Por outro lado, Elon Musk é frequentemente citado como alguém que usou o "fake it till you make it" de forma quase teatral. Ele prometeu carros autônomos antes que a tecnologia estivesse pronta, lançou foguetes quando tudo ainda era protótipo, vendeu lança-chamas como ação de marketing — e, ainda assim, entregou valor real com empresas como Tesla e SpaceX. Em seu caso, a disrupção veio acompanhada da entrega, mesmo que com prazos esticados e exageros típicos do showman.
Outro caso interessante é o de Adam Neumann, fundador do WeWork. Neumann vendia a ideia de que sua empresa era uma tech revolucionária, quando, na prática, operava como uma imobiliária disfarçada. Sua narrativa levantou mais de US$ 10 bilhões em valuation e quase levou a empresa a um IPO bilionário — até que os números reais vieram à tona. O “fingimento” aqui custou empregos, reputações e bilhões de dólares em valor de mercado.
O ponto central é: fingir até conseguir pode ser uma alavanca de disrupção, desde que exista uma linha clara entre visão e mentira. Vender o futuro é papel do fundador.

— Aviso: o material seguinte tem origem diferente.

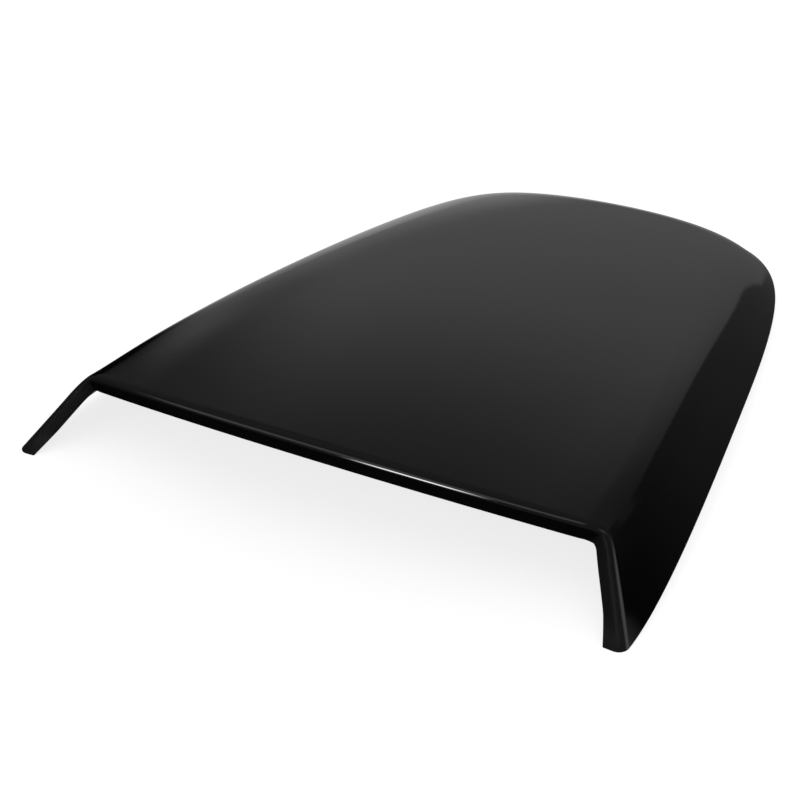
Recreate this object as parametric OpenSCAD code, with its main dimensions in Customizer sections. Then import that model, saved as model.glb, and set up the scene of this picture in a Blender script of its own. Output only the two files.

Mas manipular dados, esconder a verdade e criar uma ilusão deliberada transforma ambição em crime. A diferença entre inovação e fraude está no compromisso com a entrega.
No fim das contas, o mantra do Vale do Silício precisa ser ressignificado. Sonhar grande é fundamental — mas fingir sem limites tem custos altos. A nova geração de empreendedores está aprendendo que transparência é o novo hype. E que a ética pode (e deve) andar junto com a ambição.